On Wed, 20 Jul 2022 at 21:19, Richard Guo <guofenglinux@gmail.com> wrote: > So the idea is if the ECs used by the mergeclauses are prefix of the > query_pathkeys, we use this prefix as pathkeys for the mergejoin. Why > not relax this further that if the ECs in the mergeclauses and the > query_pathkeys have common prefix, we use that prefix as pathkeys? So > that we can have a plan like below:
I don't think that's a clear-cut win. There is scoring code in there to try to arrange the pathkey list in the order of most-useful-to-upper-level-joins firsts. If we were to do as you describe we could end up generating worse plans when there is some subsequent Merge Join above this one that has join conditions that the query_pathkeys are not compatible with.
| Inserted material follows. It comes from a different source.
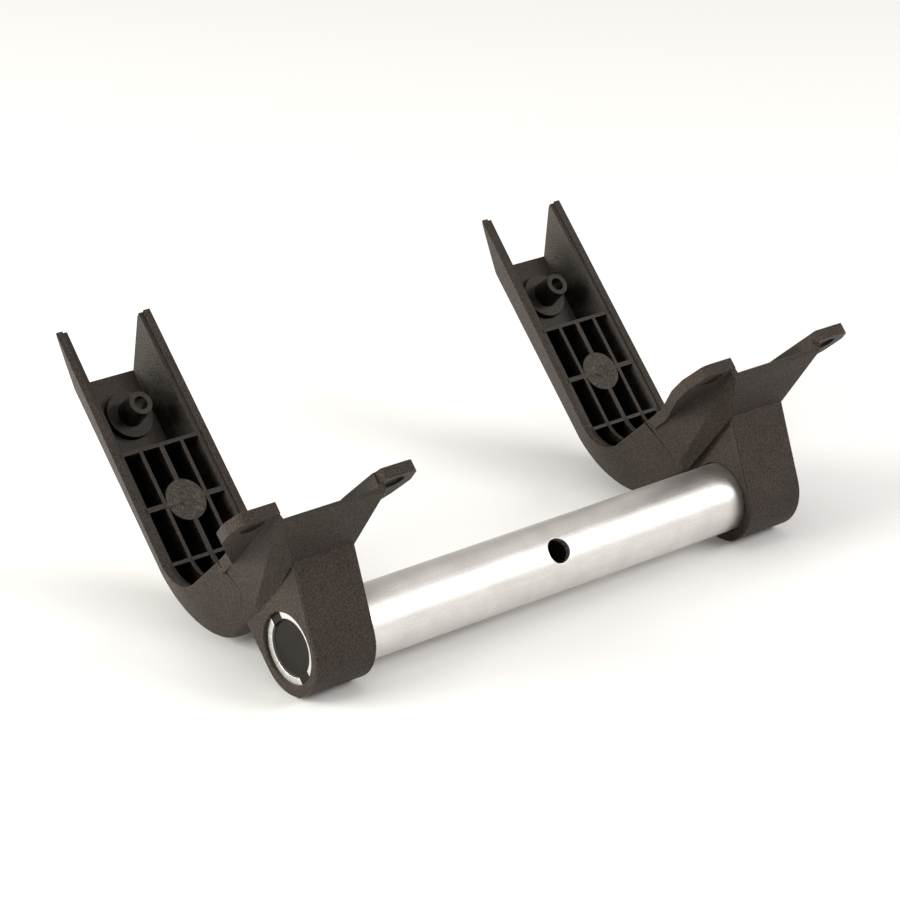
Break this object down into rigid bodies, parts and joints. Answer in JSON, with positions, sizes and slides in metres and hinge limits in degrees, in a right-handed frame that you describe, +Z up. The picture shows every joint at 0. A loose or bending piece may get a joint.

Yeah, you're right. Although we would try different permutation of the pathkeys in sort_inner_and_outer() but that does not cover every possible ordering due to cost consideration. So we still need to respect the heuristics behind the pathkey order returned by this function, which is the scoring logic trying to list most-useful-to-upper-level-joins keys earlier.
Maybe your idea could be made to work in cases where bms_equal(joinrel->relids, root->all_baserels). In that case, we should not be processing any further joins and don't need to consider that as a factor for the scoring.
That should work, as long as this case is common enough to worth we writing the codes.